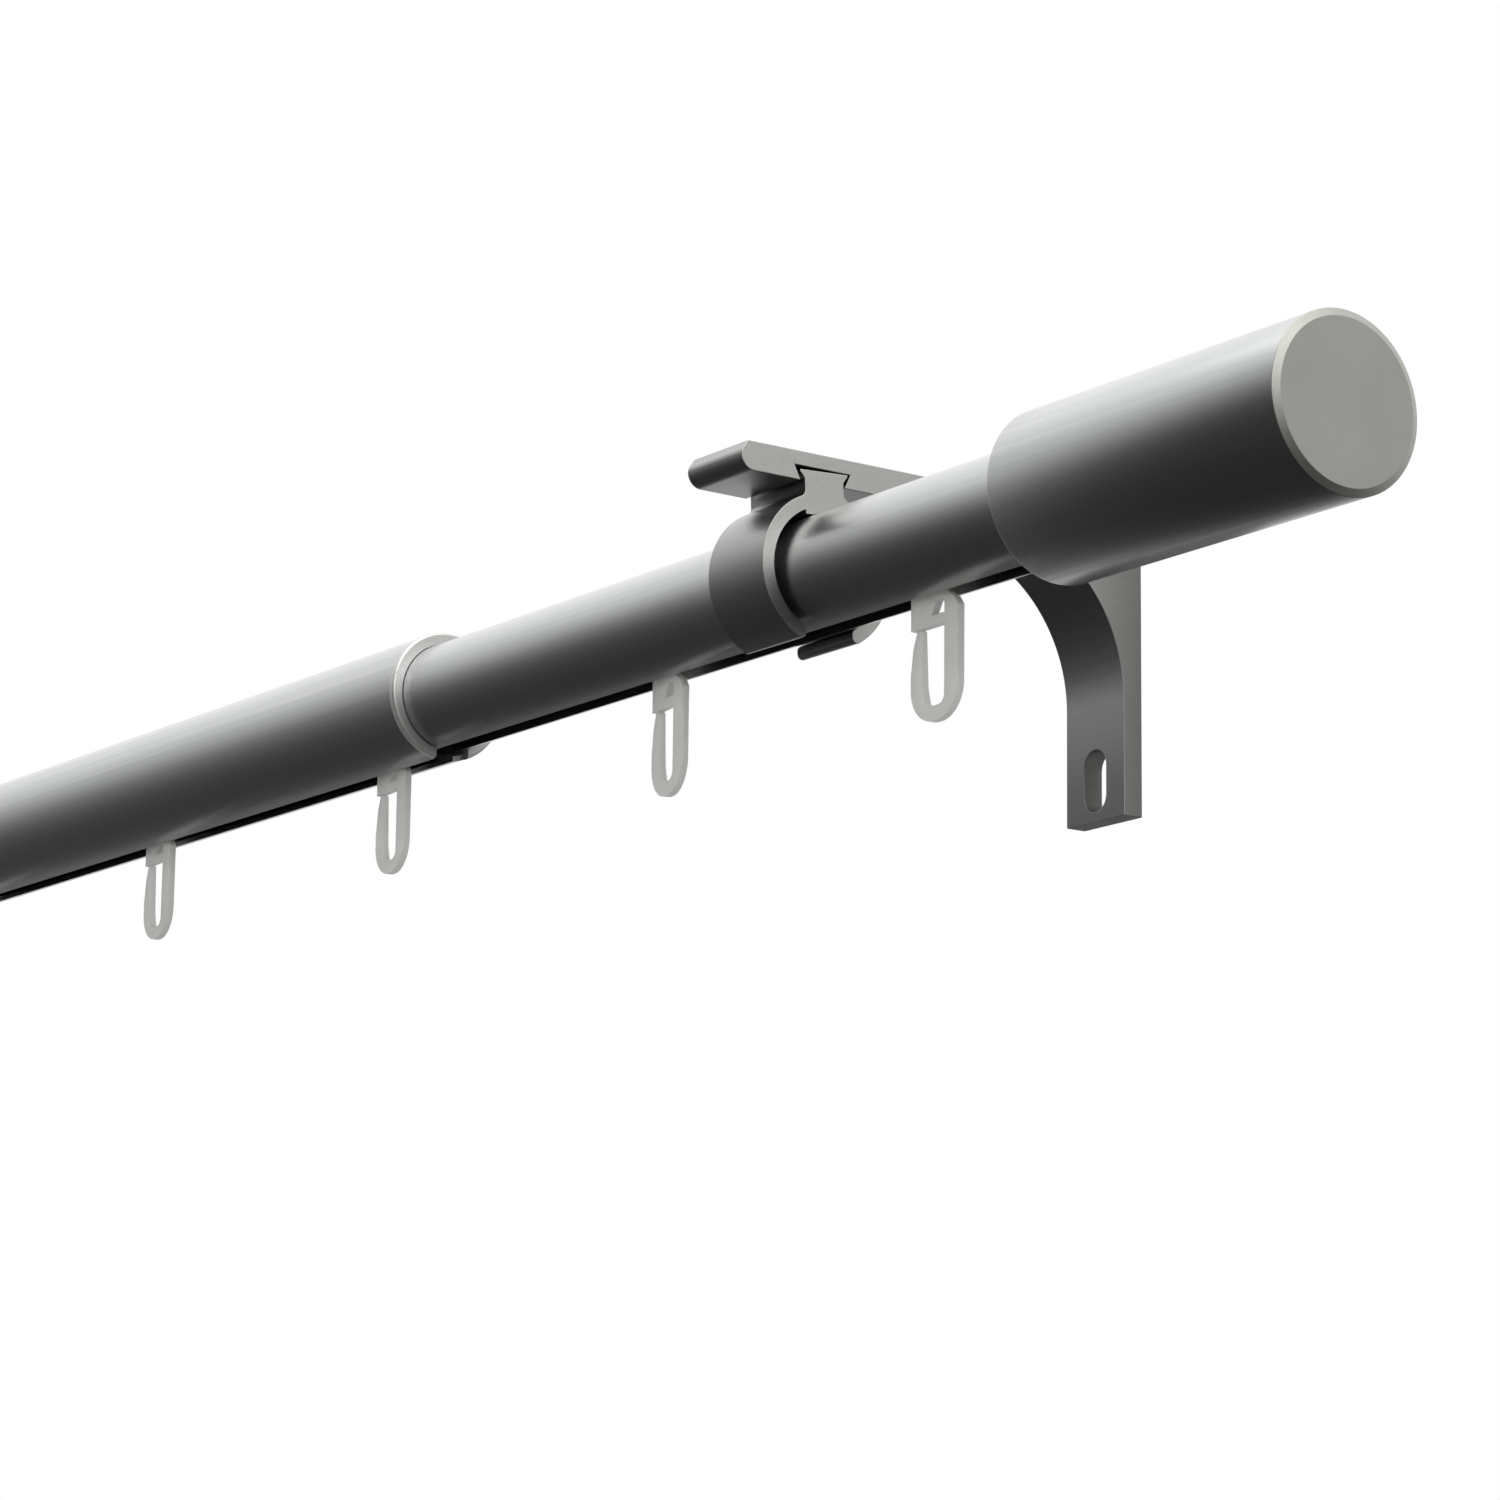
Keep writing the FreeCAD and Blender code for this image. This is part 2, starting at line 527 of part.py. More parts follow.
def make_glider(label, start):
    """One-piece glider: a head bar for the track, a neck, a block and a snap hook."""
    body = new_body(label)
    half = "sizes.glider_width / 2"
    block = "-sizes.block_drop"
    tip = f"{block} - sizes.snap_gap"
    outline = polygon(body, "outline", "XZ_Plane", [
        (f"-{half}", "sizes.glider_head_height / 2"),
        (f"-{half}", block),
        ("-sizes.arm_tip_reach", block),
        ("-sizes.arm_tip_reach", tip),
        ("-sizes.arm_bow_reach", "-sizes.arm_bow_drop"),
        (f"-{half}", "-sizes.arm_full_drop"),
        (f"-{half}", "-sizes.glider_drop"),
        (half, "-sizes.glider_drop"),
        (half, "-sizes.shoulder_end"),
        ("sizes.shoulder_reach", "-sizes.shoulder_drop"),
        ("sizes.neck_reach", "-sizes.neck_drop"),
        ("sizes.neck_reach", "sizes.glider_head_height / 2"),
    ])
    pad(body, "plate", outline, "sizes.glider_thickness", side="Symmetric")
    side = number(half)
    bottom = -number("sizes.glider_drop")
    corners = [Vector(side, 0, bottom), Vector(-side, 0, bottom)]
    fillet(body, "loop", straight_edges(body.Shape, Vector(0, 1, 0), corners),
           "sizes.glider_rounding")

    inner = "(sizes.glider_width / 2 - sizes.stem_width)"
    tip_inside = "-(sizes.arm_tip_reach - sizes.arm_tip_width)"
    eye = polygon(body, "eye_outline", "XZ_Plane", [
        (inner, block),
        (tip_inside, block),
        ("-sizes.eye_waist_reach", "-sizes.eye_waist_drop"),
        ("-sizes.eye_foot_reach", "-sizes.eye_drop"),
        (inner, "-sizes.eye_drop"),
    ])
    cut_through(body, "eye", eye)
    foot = -number("sizes.eye_drop")
    corners = [Vector(number(inner), 0, foot), Vector(-number("sizes.eye_foot_reach"), 0, foot)]
    fillet(body, "eye_foot", straight_edges(body.Shape, Vector(0, 1, 0), corners),
           "sizes.eye_rounding")
    snap = polygon(body, "snap_outline", "XZ_Plane", [
        ("-(sizes.arm_tip_reach + sizes.snap_gap)", block),
        (f"{tip_inside} + sizes.snap_gap", block),
        (f"{tip_inside} + sizes.snap_gap", tip),
        ("-(sizes.arm_tip_reach + sizes.snap_gap)", tip),
    ])
    cut_through(body, "snap", snap)
    window_foot = "-(sizes.window_top + sizes.window_height)"
    window = polygon(body, "window_outline", "XZ_Plane", [
        ("-sizes.window_reach", window_foot),
        (inner, window_foot),
        (inner, "-sizes.window_top"),
        ("sizes.window_peak", "-sizes.window_top"),
    ])
    cut_through(body, "window", window)
    bar = polygon(body, "head_outline", "XZ_Plane", [
        (f"-{half}", "0"),
        ("sizes.neck_reach", "0"),
        ("sizes.neck_reach", "sizes.glider_head_height"),
        (f"-{half}", "sizes.glider_head_height"),
    ])
    pad(body, "head", bar, "sizes.glider_head_width", side="Symmetric")

    if start == "left_finial":
        reach = f"({OUTER_BORE} - sizes.running_gap)"
        runway = f"sqrt(pow({reach}; 2) - pow(sizes.glider_head_width / 2; 2))"
    else:
        runway = f"(sizes.track_depth - sizes.running_gap + {INNER_DROP})"
    place(body, along=f"{GLIDER_STARTS[start]} + sizes.{label}_place", across=ROD_Y,
          up=f"-{runway}", turn=f"sizes.{label}_turn")


make_outer_tube()
make_inner_tube()
make_collar()
make_finial("right", RIGHT_FINIAL, "sizes.inner_tube_radius", INNER_DROP, "0")
make_finial("left", LEFT_FINIAL, "sizes.outer_tube_radius", "0", "180")
make_bracket("right", "0")
make_bracket("left", LEFT_BRACKET)
make_ring("right", "0", "sizes.inner_tube_radius", INNER_DROP)
make_ring("left", LEFT_BRACKET, "sizes.outer_tube_radius", "0")
for glider, start, distance, degrees in GLIDERS:
    make_glider(glider, start)
doc.removeObject("gauge")
doc.recompute()

for item in doc.Objects:
    if "Invalid" in item.State or "Error" in item.State:
        raise RuntimeError(f"{item.Label} failed: {item.State}")

os.makedirs("parts", exist_ok=True)
for body in doc.findObjects("PartDesign::Body"):
    shape = body.Shape
    if shape.isNull() or not shape.isValid() or len(shape.Solids) != 1:
        raise RuntimeError(f"{body.Label} is not one valid solid")
    shape.exportStep(f"parts/{body.Label}.step")
    box = shape.BoundBox
    print(f"{body.Label:24s} {shape.Volume / 1000:8.3f} cm3  x {box.XMin:8.1f} {box.XMax:8.1f}"
          f"  y {box.YMin:7.2f} {box.YMax:7.2f}  z {box.ZMin:7.2f} {box.ZMax:7.2f}")
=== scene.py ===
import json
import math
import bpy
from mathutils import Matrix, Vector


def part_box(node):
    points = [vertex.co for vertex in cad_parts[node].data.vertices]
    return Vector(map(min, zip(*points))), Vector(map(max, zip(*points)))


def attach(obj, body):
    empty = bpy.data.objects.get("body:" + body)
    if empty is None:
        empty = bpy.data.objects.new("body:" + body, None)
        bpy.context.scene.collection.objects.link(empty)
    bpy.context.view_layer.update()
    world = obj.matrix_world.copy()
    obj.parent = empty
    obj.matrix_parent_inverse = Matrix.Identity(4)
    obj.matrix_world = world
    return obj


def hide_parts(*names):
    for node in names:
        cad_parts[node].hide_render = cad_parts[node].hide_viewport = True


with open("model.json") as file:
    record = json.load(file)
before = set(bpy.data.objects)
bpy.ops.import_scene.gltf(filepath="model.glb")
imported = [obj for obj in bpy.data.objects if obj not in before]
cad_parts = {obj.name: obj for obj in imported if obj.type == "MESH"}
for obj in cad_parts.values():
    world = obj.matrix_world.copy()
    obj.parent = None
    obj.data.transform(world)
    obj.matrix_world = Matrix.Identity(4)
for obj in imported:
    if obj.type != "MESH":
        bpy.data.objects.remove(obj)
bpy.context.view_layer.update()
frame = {"nodes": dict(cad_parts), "record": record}

# %% [markdown]
# # A telescopic curtain rod
# Two satin aluminium tubes slide in each other. An open plastic collar guides the smaller
# one, an open ring under each wall bracket holds the rod, a short wider sleeve with a
# lacquered disc closes each end, and plastic snap hooks run in the slot along the bottom.
# The solids are loaded above, in metres. This lesson gives them soft edges, finishes, light
# and a camera.

nodes = frame["nodes"]
scene = bpy.context.scene
MM = 0.001

# %% [markdown]
# ## Camera
# The photograph looks up at the rod from below its right end, so the end disc is large and
# the far end runs out of the picture. The camera's place was found by matching the tube's
# edges, the bracket and the disc. It is built from a turn, a lift and a slight roll, which
# are easier to read than a matrix of nine numbers.

# %% Place the camera at the photograph's viewing angle
CAMERA_PLACE = Vector((0.6508, -0.5394, -0.2041))
CAMERA_TURN = 0.9534
CAMERA_LIFT = 0.2143
CAMERA_ROLL = 0.0125
FOCAL_LENGTH = 119.12
SENSOR_WIDTH = 36


def camera_frame(turn, lift, roll):
    """The camera's right, up and backward directions as the columns of a matrix."""
    side = Vector((math.cos(turn), math.sin(turn), 0))
    ahead = Vector((-math.sin(turn), math.cos(turn), 0))
    up = Vector((0, 0, 1))
    look = ahead * math.cos(lift) + up * math.sin(lift)
    crown = up * math.cos(lift) - ahead * math.sin(lift)
    right = side * math.cos(roll) + crown * math.sin(roll)
    head = crown * math.cos(roll) - side * math.sin(roll)
    return Matrix((right, head, -look)).transposed().to_4x4()


bpy.ops.object.select_all(action="DESELECT")
bpy.ops.object.camera_add()
camera = bpy.context.object
camera.name = "camera"
camera.data.lens = FOCAL_LENGTH
camera.data.sensor_width = SENSOR_WIDTH
directions = camera_frame(CAMERA_TURN, CAMERA_LIFT, CAMERA_ROLL)
camera.matrix_world = Matrix.Translation(CAMERA_PLACE) @ directions
scene.camera = camera
scene.view_settings.view_transform = "Standard"
print("camera at", [round(v, 3) for v in CAMERA_PLACE])

# %% [markdown]
# ## Working on a copy of a solid
# The brackets, rings and hooks were cut or moulded with sharp corners in the solids, and
# real ones never are: a saw's burr is tumbled off and a mould has small radii. Remodelling
# them would only repeat the section, so each is copied. The copy's loose triangles are
# merged, flat areas become single faces, and a narrow bevel goes round every edge that is
# sharper than a limit. Weighted normals then keep the flat faces flat under the light.

# %% Helpers for edit mode
SHARP = math.radians(35)
FLAT = math.radians(0.5)
WELD = 0.002 * MM
BEVEL_STEPS = 2


def select_only(piece):
    """Make one piece the only selected and active one."""
    bpy.ops.object.select_all(action="DESELECT")
    piece.select_set(True)
    bpy.context.view_layer.objects.active = piece


def enter(piece):
    """Open one piece for editing, with nothing selected in it."""
    select_only(piece)
    bpy.ops.object.mode_set(mode="EDIT")
    bpy.ops.mesh.select_all(action="DESELECT")


def leave():
    """Close the open piece."""
    bpy.ops.object.mode_set(mode="OBJECT")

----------

*Stated task*: Starting at the line that contains "obj.data.transform(world)", set down every line up to and including the line that contains "return Matrix((right, head, -look)).transposed().to_4x4()", exactly as given, and no other line.

*Expected answer*:
    obj.data.transform(world)
    obj.matrix_world = Matrix.Identity(4)
for obj in imported:
    if obj.type != "MESH":
        bpy.data.objects.remove(obj)
bpy.context.view_layer.update()
frame = {"nodes": dict(cad_parts), "record": record}

# %% [markdown]
# # A telescopic curtain rod
# Two satin aluminium tubes slide in each other. An open plastic collar guides the smaller
# one, an open ring under each wall bracket holds the rod, a short wider sleeve with a
# lacquered disc closes each end, and plastic snap hooks run in the slot along the bottom.
# The solids are loaded above, in metres. This lesson gives them soft edges, finishes, light
# and a camera.

nodes = frame["nodes"]
scene = bpy.context.scene
MM = 0.001

# %% [markdown]
# ## Camera
# The photograph looks up at the rod from below its right end, so the end disc is large and
# the far end runs out of the picture. The camera's place was found by matching the tube's
# edges, the bracket and the disc. It is built from a turn, a lift and a slight roll, which
# are easier to read than a matrix of nine numbers.

# %% Place the camera at the photograph's viewing angle
CAMERA_PLACE = Vector((0.6508, -0.5394, -0.2041))
CAMERA_TURN = 0.9534
CAMERA_LIFT = 0.2143
CAMERA_ROLL = 0.0125
FOCAL_LENGTH = 119.12
SENSOR_WIDTH = 36


def camera_frame(turn, lift, roll):
    """The camera's right, up and backward directions as the columns of a matrix."""
    side = Vector((math.cos(turn), math.sin(turn), 0))
    ahead = Vector((-math.sin(turn), math.cos(turn), 0))
    up = Vector((0, 0, 1))
    look = ahead * math.cos(lift) + up * math.sin(lift)
    crown = up * math.cos(lift) - ahead * math.sin(lift)
    right = side * math.cos(roll) + crown * math.sin(roll)
    head = crown * math.cos(roll) - side * math.sin(roll)
    return Matrix((right, head, -look)).transposed().to_4x4()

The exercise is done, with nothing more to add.